Records that describe objects:
________

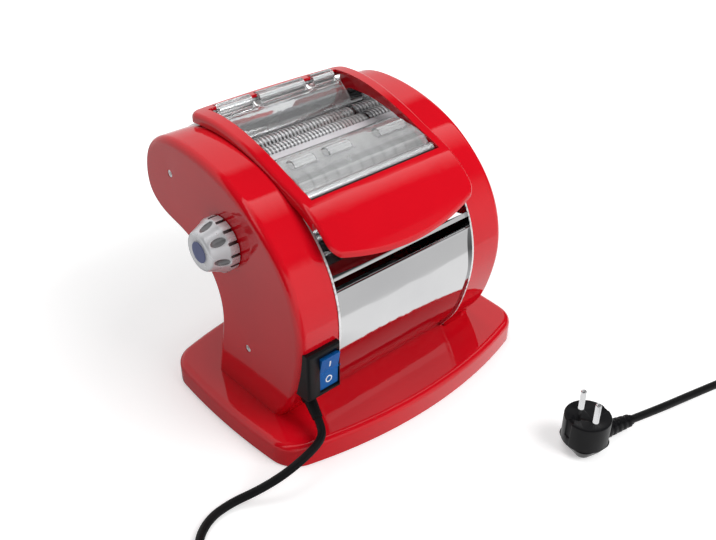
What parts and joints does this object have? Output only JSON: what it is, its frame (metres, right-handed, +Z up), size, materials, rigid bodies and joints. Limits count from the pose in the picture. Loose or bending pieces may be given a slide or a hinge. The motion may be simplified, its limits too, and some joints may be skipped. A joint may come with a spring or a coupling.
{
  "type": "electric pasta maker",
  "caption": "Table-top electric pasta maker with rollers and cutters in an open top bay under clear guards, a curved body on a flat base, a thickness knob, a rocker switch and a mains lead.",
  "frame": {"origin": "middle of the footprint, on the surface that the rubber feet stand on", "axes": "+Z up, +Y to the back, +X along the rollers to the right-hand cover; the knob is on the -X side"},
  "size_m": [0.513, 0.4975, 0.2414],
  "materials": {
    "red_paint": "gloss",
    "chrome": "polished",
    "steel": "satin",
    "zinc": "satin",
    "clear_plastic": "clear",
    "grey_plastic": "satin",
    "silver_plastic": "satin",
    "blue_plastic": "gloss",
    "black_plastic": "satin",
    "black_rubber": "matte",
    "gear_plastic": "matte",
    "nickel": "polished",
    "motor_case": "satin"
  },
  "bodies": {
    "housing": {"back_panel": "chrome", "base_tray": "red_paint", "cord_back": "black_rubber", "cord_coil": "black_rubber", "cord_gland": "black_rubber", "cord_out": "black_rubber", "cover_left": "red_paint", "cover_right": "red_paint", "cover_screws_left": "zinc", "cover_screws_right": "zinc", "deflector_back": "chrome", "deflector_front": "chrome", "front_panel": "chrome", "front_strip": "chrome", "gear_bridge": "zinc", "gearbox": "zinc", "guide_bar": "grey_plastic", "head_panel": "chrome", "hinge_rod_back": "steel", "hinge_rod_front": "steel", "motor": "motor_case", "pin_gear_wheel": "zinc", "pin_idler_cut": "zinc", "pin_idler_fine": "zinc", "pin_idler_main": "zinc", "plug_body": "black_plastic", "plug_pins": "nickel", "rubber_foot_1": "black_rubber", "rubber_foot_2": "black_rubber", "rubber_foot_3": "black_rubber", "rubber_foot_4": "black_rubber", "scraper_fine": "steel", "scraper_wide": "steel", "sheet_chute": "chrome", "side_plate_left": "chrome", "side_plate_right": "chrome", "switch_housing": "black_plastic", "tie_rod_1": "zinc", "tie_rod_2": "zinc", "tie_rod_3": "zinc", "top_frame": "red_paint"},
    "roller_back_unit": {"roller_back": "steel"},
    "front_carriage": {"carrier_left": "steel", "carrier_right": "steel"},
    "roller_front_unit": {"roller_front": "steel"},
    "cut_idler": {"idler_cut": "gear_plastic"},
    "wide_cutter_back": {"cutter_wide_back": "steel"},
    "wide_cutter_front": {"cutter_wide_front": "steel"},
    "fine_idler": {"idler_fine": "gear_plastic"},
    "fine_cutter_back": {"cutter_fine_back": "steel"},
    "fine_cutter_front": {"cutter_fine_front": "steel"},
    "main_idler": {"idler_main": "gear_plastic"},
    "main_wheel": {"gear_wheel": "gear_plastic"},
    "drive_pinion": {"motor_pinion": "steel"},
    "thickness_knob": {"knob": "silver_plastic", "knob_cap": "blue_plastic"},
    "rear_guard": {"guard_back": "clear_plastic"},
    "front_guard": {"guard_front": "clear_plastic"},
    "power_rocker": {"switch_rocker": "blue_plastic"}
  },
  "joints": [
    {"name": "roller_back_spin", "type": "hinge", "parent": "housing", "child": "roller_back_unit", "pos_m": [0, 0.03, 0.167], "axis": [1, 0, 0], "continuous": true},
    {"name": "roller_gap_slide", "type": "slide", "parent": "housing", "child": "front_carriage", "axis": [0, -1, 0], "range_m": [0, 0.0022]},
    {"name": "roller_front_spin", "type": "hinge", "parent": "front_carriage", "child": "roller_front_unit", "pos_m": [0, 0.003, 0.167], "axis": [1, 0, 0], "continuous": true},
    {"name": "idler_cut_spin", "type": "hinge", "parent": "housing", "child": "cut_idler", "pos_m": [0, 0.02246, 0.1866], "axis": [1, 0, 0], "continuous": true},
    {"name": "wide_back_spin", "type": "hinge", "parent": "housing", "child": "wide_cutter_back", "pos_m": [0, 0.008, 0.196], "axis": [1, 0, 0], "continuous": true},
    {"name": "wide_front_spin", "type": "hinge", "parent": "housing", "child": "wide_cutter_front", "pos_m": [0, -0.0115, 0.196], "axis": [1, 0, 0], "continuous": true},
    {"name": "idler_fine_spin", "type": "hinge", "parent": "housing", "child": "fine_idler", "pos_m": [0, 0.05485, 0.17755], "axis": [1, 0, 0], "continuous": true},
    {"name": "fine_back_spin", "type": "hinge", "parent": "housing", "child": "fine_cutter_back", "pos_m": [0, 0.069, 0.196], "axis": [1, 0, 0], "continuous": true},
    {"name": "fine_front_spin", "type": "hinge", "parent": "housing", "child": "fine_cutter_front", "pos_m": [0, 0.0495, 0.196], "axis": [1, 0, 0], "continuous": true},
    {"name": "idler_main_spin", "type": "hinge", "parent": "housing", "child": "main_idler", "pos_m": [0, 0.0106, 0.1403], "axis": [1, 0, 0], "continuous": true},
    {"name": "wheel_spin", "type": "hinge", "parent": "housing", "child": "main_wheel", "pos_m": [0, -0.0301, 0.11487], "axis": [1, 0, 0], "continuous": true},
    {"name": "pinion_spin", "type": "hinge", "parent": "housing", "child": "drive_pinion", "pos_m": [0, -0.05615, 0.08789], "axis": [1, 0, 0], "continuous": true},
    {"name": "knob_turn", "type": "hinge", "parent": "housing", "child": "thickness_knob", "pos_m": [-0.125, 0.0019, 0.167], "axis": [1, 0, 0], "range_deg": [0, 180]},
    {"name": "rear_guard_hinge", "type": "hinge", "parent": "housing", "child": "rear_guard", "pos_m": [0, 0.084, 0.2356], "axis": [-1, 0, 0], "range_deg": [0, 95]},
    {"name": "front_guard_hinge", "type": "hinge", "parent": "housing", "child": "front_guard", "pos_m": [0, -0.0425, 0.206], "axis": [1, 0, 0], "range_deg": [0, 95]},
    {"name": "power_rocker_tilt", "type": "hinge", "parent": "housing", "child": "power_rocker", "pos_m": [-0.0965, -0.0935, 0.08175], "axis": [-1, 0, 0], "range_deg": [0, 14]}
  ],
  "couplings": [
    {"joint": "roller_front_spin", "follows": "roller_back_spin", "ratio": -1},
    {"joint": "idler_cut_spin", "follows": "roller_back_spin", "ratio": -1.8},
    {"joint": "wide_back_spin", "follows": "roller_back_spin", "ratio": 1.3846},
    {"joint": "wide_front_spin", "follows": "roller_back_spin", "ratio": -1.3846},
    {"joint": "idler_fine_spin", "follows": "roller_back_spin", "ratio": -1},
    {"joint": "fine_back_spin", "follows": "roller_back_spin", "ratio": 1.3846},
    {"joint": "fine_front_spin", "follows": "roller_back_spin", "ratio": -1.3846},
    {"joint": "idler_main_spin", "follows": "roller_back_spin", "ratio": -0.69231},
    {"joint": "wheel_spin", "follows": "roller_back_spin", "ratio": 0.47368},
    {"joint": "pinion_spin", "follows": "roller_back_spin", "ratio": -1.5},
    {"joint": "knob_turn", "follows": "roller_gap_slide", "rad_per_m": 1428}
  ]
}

________

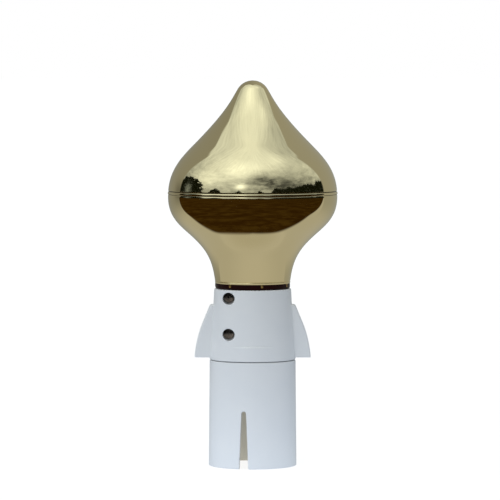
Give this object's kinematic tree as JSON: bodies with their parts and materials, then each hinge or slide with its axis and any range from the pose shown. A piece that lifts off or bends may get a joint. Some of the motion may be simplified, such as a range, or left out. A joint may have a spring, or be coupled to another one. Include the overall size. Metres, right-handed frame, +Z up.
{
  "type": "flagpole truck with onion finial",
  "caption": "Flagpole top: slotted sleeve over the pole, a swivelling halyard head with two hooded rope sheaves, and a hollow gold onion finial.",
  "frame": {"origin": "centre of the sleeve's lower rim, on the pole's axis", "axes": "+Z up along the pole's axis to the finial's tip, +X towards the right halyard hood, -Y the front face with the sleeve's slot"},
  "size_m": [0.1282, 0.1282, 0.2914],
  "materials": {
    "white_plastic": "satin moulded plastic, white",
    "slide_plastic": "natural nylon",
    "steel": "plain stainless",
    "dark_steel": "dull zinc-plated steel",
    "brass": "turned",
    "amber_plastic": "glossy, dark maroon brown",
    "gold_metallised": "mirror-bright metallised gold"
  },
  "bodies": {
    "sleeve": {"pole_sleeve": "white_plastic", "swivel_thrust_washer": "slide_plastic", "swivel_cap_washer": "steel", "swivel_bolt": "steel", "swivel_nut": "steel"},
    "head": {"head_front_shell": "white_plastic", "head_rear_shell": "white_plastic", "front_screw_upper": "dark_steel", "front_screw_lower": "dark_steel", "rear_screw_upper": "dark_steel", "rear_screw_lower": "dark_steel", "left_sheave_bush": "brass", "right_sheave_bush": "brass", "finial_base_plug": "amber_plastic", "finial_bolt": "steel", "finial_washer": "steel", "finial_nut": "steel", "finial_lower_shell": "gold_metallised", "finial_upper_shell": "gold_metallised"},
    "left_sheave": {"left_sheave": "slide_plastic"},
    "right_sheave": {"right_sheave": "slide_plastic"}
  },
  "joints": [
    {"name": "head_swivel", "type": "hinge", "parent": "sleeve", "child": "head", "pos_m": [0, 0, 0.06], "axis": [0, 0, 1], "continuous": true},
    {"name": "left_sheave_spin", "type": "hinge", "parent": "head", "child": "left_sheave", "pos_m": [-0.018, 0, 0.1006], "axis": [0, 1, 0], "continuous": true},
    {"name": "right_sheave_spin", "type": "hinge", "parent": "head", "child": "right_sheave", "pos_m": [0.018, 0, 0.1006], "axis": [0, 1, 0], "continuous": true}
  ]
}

________

- WHAT YOU NEED TO DO -
Each line in the data that holds the string "parts" should be found and copied.

- TASK RESPONSE -
What parts and joints does this object have? Output only JSON: what it is, its frame (metres, right-handed, +Z up), size, materials, rigid bodies and joints. Limits count from the pose in the picture. Loose or bending pieces may be given a slide or a hinge. The motion may be simplified, its limits too, and some joints may be skipped. A joint may come with a spring or a coupling.
Give this object's kinematic tree as JSON: bodies with their parts and materials, then each hinge or slide with its axis and any range from the pose shown. A piece that lifts off or bends may get a joint. Some of the motion may be simplified, such as a range, or left out. A joint may have a spring, or be coupled to another one. Include the overall size. Metres, right-handed frame, +Z up.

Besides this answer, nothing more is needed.